*The request*:
Every entry must be duplicated precisely as written.

*Information shown*:
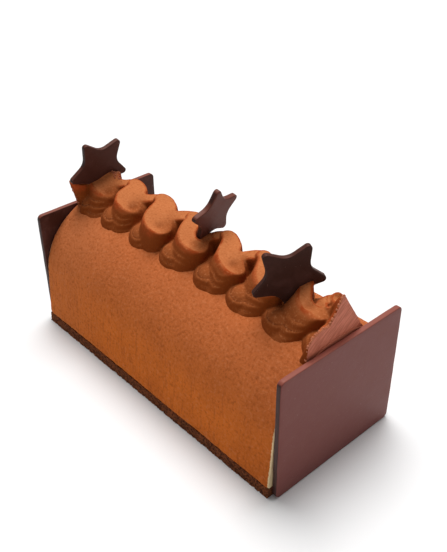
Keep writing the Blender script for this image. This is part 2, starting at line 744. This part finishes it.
# %% Ribbon: the swing of the nozzle
# Each fold: its left turn, its crest's shift along X and across Y, how late and how much wider
# the strand that comes in is, its rise, half its crest's width and how its strands are pinched
LEFT_TURNS = np.array([-108.5, -83.7, -59.4, -32.3, -5.2, 22.7, 47.4, 72.6, 98.5]) * MM
CREST_X = np.array([6.0, -3.0, -2.0, 0.8, 1.5, 2.5, 4.0, 4.7, -3.0]) * MM
CREST_Y = np.array([-3.0, 2.5, 1.7, -1.0, 1.0, 2.0, 3.0, 4.0, -3.5]) * MM
CREST_LATE = np.array([0.0, 0.0, 0.0, 0.0, 0.0, 0.0, 0.0, 5.0, 7.0]) * MM
CREST_FILL = np.array([0.0, 1.8, 2.2, 2.2, 0.2, 1.0, 1.0, -0.8, 0.0]) * MM
CREST_RISE = np.array([3.5, 0.0, 0.0, 0.0, 0.0, 0.0, 0.0, 0.0, 0.0]) * MM
CREST_HALF_WIDTHS = np.array([5.6, 5.0, 5.2, 5.6, 4.9, 4.9, 4.7, 4.0, 5.6]) * MM
PINCH = np.array([2.3, 2.3, 2.3, 2.3, 0.3, 2.3, 2.3, -1.0, 2.0]) * MM
STATIONS = 57

# Foot and crest: how far each swings across Y, its middle, and its moves along X
FOOT_REACH, FOOT_CENTRE_Y, FOOT_SKEW = 11.0 * MM, 0.3 * MM, 3.0 * MM
FOOT_HALF_WIDTH, FOOT_WIDENING = 6.4 * MM, 2.2 * MM
CREST_REACH, CREST_CENTRE_Y, CREST_WIDENING = 8.9 * MM, -0.1 * MM, 3.0 * MM
CREST_SHIFT, CREST_SKEW, CREST_DRAG = 1.5 * MM, 2.5 * MM, 3.5 * MM
OUT_CREST_LESS, FAR_CREST_LESS = 1.6 * MM, 1.0 * MM

# Crest at the left turn, on the way out, at the right turn and on the way in
CREST_Z = {"left": 83.6 * MM, "out": 85.0 * MM, "right": 87.0 * MM, "in": 87.0 * MM}
SLOPE_X = {"turn": 0.18, "out": 0.50, "in": 0.13}
SLOPE_Y = {"out": 0.15, "in": 0.05}
RIM_RADIUS, RIM_RADIUS_OUT = 0.9 * MM, 4.5 * MM

# Roll of cream along the foot
ROLL_REACH, ROLL_CENTRE_Y, ROLL_SHIFT, ROLL_WIDENING = 12.8 * MM, -0.3 * MM, -3.4 * MM, 2.5 * MM
ROLL_HEIGHT, ROLL_LEAST, ROLL_EARLY = 5.6 * MM, 2.0 * MM, 0.25


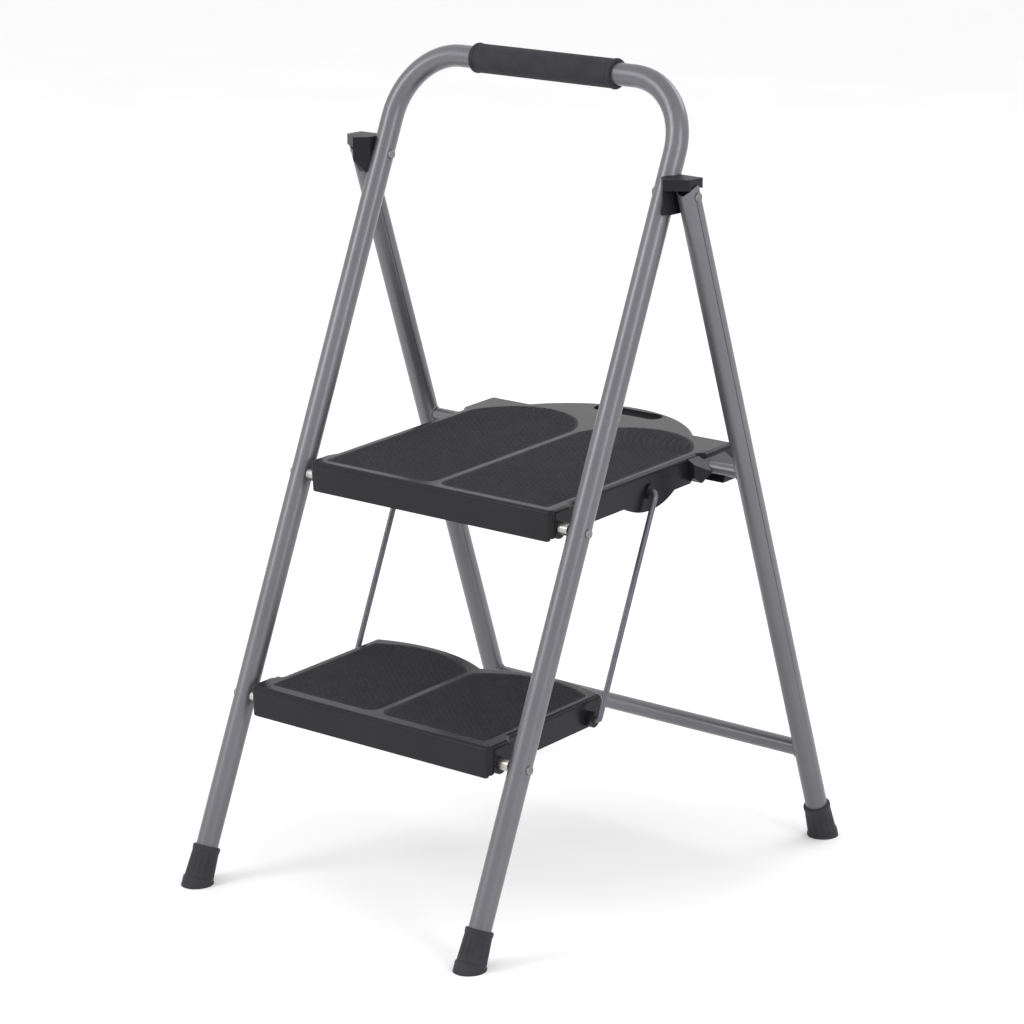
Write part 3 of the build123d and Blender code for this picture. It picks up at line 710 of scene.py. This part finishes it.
def make_floor():
    """Plain pale floor with a hint of tone drift."""
    mesh = bpy.data.meshes.new("floor")
    signs = ((-1, -1), (1, -1), (1, 1), (-1, 1))
    corners = [(x * FLOOR_REACH, y * FLOOR_REACH, 0) for x, y in signs]
    mesh.from_pydata(corners, [], [(0, 1, 2, 3)])
    floor = bpy.data.objects.new("floor", mesh)
    bpy.context.scene.collection.objects.link(floor)
    material, tree, bsdf, coords = shader("floor")
    stops = [(0.3, (0.94, 0.94, 0.94)), (0.7, (0.96, 0.96, 0.96))]
    tone = ramp(tree, noise(tree, coords, 3, 2.0), stops)
    tree.links.new(tone, bsdf.inputs["Base Color"])
    bsdf.inputs["Roughness"].default_value = 0.9
    mesh.materials.append(material)


def make_light():
    """White surroundings and soft boxes."""
    scene = bpy.context.scene
    scene.world = bpy.data.worlds.new("studio")
    scene.world.use_nodes = True
    background = scene.world.node_tree.nodes["Background"]
    background.inputs["Color"].default_value = (1.0, 1.0, 1.0, 1.0)
    background.inputs["Strength"].default_value = 1.0
    scene.view_settings.view_transform = "Standard"
    soft_light("key", (-1.6, -3.0, 2.6), (0, 0, 0.45), (1.4, 2.2), 48)
    soft_light("side", (3.2, -0.6, 2.0), (0, 0, 0.45), (0.9, 2.4), 30)
    soft_light("back", (0.6, 3.4, 3.0), (0, 0, 0.5), (2.5, 1.5), 34)


def make_camera():
    """Camera at the photograph's viewing angle."""
    azimuth, elevation = math.radians(CAMERA_AZIMUTH), math.radians(CAMERA_ELEVATION)
    back = Vector((
        math.sin(azimuth) * math.cos(elevation),
        -math.cos(azimuth) * math.cos(elevation),
        math.sin(elevation),
    ))
    data = bpy.data.cameras.new("camera")
    data.lens = CAMERA_LENS
    data.clip_end = 100.0
    camera = bpy.data.objects.new("camera", data)
    camera.location = CAMERA_TARGET + back * CAMERA_DISTANCE
    camera.rotation_mode = "QUATERNION"
    camera.rotation_quaternion = (-back).to_track_quat("-Z", "Y")
    bpy.context.scene.collection.objects.link(camera)
    bpy.context.scene.camera = camera


make_camera()
make_light()
make_floor()
finish_cad_nodes()
make_treads()
make_grip()
make_feet()
make_welds()
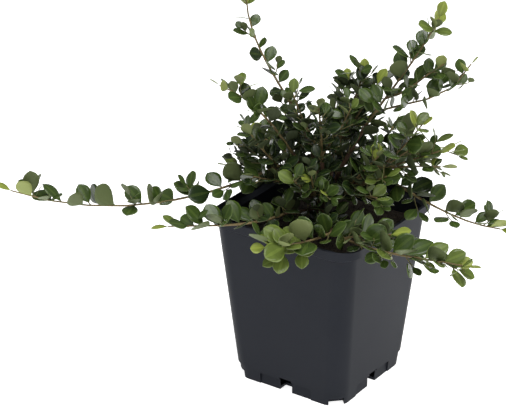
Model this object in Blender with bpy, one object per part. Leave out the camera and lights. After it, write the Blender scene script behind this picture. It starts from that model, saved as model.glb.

*Exercise result*:
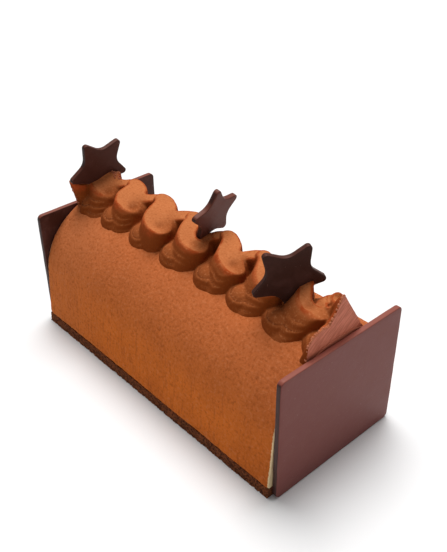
Keep writing the Blender script for this image. This is part 2, starting at line 744. This part finishes it.
# %% Ribbon: the swing of the nozzle
# Each fold: its left turn, its crest's shift along X and across Y, how late and how much wider
# the strand that comes in is, its rise, half its crest's width and how its strands are pinched
LEFT_TURNS = np.array([-108.5, -83.7, -59.4, -32.3, -5.2, 22.7, 47.4, 72.6, 98.5]) * MM
CREST_X = np.array([6.0, -3.0, -2.0, 0.8, 1.5, 2.5, 4.0, 4.7, -3.0]) * MM
CREST_Y = np.array([-3.0, 2.5, 1.7, -1.0, 1.0, 2.0, 3.0, 4.0, -3.5]) * MM
CREST_LATE = np.array([0.0, 0.0, 0.0, 0.0, 0.0, 0.0, 0.0, 5.0, 7.0]) * MM
CREST_FILL = np.array([0.0, 1.8, 2.2, 2.2, 0.2, 1.0, 1.0, -0.8, 0.0]) * MM
CREST_RISE = np.array([3.5, 0.0, 0.0, 0.0, 0.0, 0.0, 0.0, 0.0, 0.0]) * MM
CREST_HALF_WIDTHS = np.array([5.6, 5.0, 5.2, 5.6, 4.9, 4.9, 4.7, 4.0, 5.6]) * MM
PINCH = np.array([2.3, 2.3, 2.3, 2.3, 0.3, 2.3, 2.3, -1.0, 2.0]) * MM
STATIONS = 57

# Foot and crest: how far each swings across Y, its middle, and its moves along X
FOOT_REACH, FOOT_CENTRE_Y, FOOT_SKEW = 11.0 * MM, 0.3 * MM, 3.0 * MM
FOOT_HALF_WIDTH, FOOT_WIDENING = 6.4 * MM, 2.2 * MM
CREST_REACH, CREST_CENTRE_Y, CREST_WIDENING = 8.9 * MM, -0.1 * MM, 3.0 * MM
CREST_SHIFT, CREST_SKEW, CREST_DRAG = 1.5 * MM, 2.5 * MM, 3.5 * MM
OUT_CREST_LESS, FAR_CREST_LESS = 1.6 * MM, 1.0 * MM

# Crest at the left turn, on the way out, at the right turn and on the way in
CREST_Z = {"left": 83.6 * MM, "out": 85.0 * MM, "right": 87.0 * MM, "in": 87.0 * MM}
SLOPE_X = {"turn": 0.18, "out": 0.50, "in": 0.13}
SLOPE_Y = {"out": 0.15, "in": 0.05}
RIM_RADIUS, RIM_RADIUS_OUT = 0.9 * MM, 4.5 * MM

# Roll of cream along the foot
ROLL_REACH, ROLL_CENTRE_Y, ROLL_SHIFT, ROLL_WIDENING = 12.8 * MM, -0.3 * MM, -3.4 * MM, 2.5 * MM
ROLL_HEIGHT, ROLL_LEAST, ROLL_EARLY = 5.6 * MM, 2.0 * MM, 0.25


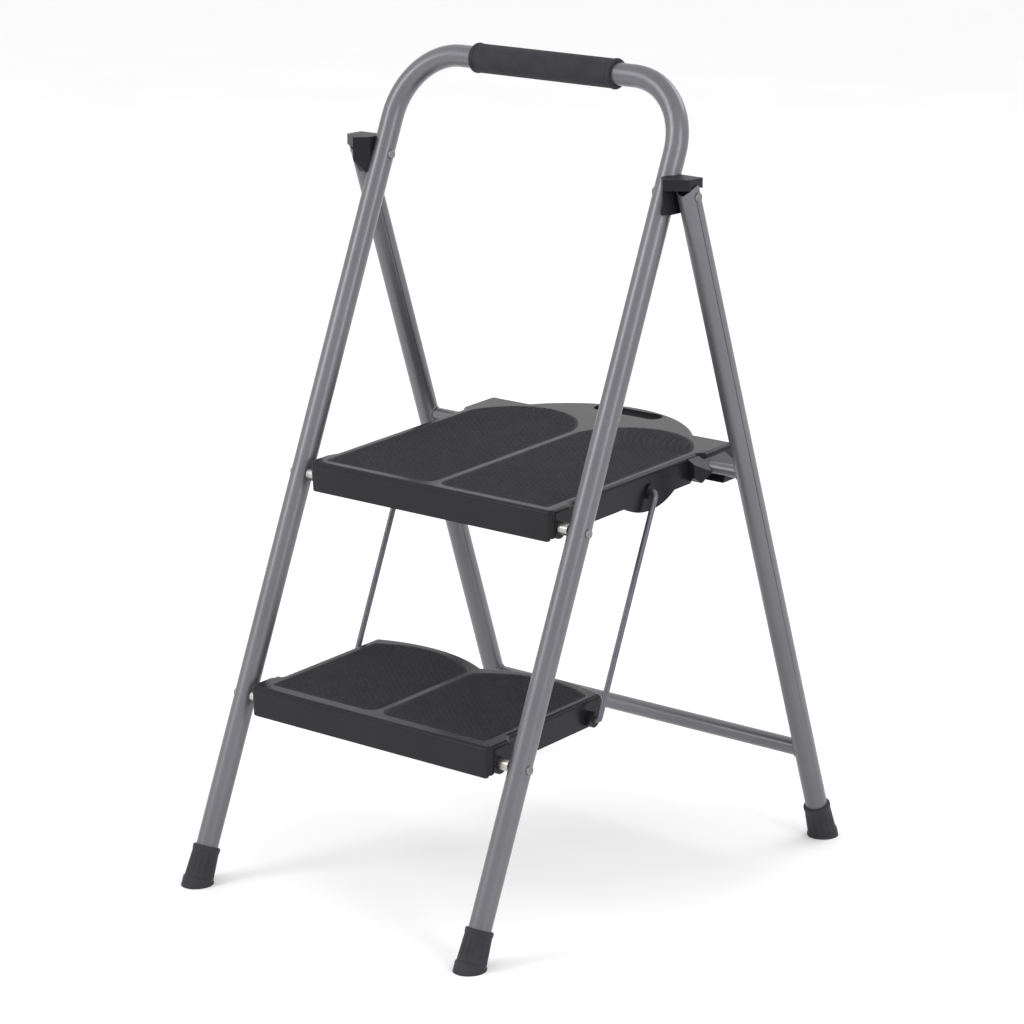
Write part 3 of the build123d and Blender code for this picture. It picks up at line 710 of scene.py. This part finishes it.
def make_floor():
    """Plain pale floor with a hint of tone drift."""
    mesh = bpy.data.meshes.new("floor")
    signs = ((-1, -1), (1, -1), (1, 1), (-1, 1))
    corners = [(x * FLOOR_REACH, y * FLOOR_REACH, 0) for x, y in signs]
    mesh.from_pydata(corners, [], [(0, 1, 2, 3)])
    floor = bpy.data.objects.new("floor", mesh)
    bpy.context.scene.collection.objects.link(floor)
    material, tree, bsdf, coords = shader("floor")
    stops = [(0.3, (0.94, 0.94, 0.94)), (0.7, (0.96, 0.96, 0.96))]
    tone = ramp(tree, noise(tree, coords, 3, 2.0), stops)
    tree.links.new(tone, bsdf.inputs["Base Color"])
    bsdf.inputs["Roughness"].default_value = 0.9
    mesh.materials.append(material)


def make_light():
    """White surroundings and soft boxes."""
    scene = bpy.context.scene
    scene.world = bpy.data.worlds.new("studio")
    scene.world.use_nodes = True
    background = scene.world.node_tree.nodes["Background"]
    background.inputs["Color"].default_value = (1.0, 1.0, 1.0, 1.0)
    background.inputs["Strength"].default_value = 1.0
    scene.view_settings.view_transform = "Standard"
    soft_light("key", (-1.6, -3.0, 2.6), (0, 0, 0.45), (1.4, 2.2), 48)
    soft_light("side", (3.2, -0.6, 2.0), (0, 0, 0.45), (0.9, 2.4), 30)
    soft_light("back", (0.6, 3.4, 3.0), (0, 0, 0.5), (2.5, 1.5), 34)


def make_camera():
    """Camera at the photograph's viewing angle."""
    azimuth, elevation = math.radians(CAMERA_AZIMUTH), math.radians(CAMERA_ELEVATION)
    back = Vector((
        math.sin(azimuth) * math.cos(elevation),
        -math.cos(azimuth) * math.cos(elevation),
        math.sin(elevation),
    ))
    data = bpy.data.cameras.new("camera")
    data.lens = CAMERA_LENS
    data.clip_end = 100.0
    camera = bpy.data.objects.new("camera", data)
    camera.location = CAMERA_TARGET + back * CAMERA_DISTANCE
    camera.rotation_mode = "QUATERNION"
    camera.rotation_quaternion = (-back).to_track_quat("-Z", "Y")
    bpy.context.scene.collection.objects.link(camera)
    bpy.context.scene.camera = camera


make_camera()
make_light()
make_floor()
finish_cad_nodes()
make_treads()
make_grip()
make_feet()
make_welds()
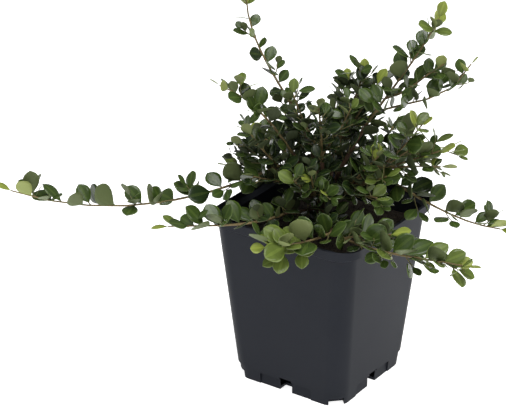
Model this object in Blender with bpy, one object per part. Leave out the camera and lights. After it, write the Blender scene script behind this picture. It starts from that model, saved as model.glb.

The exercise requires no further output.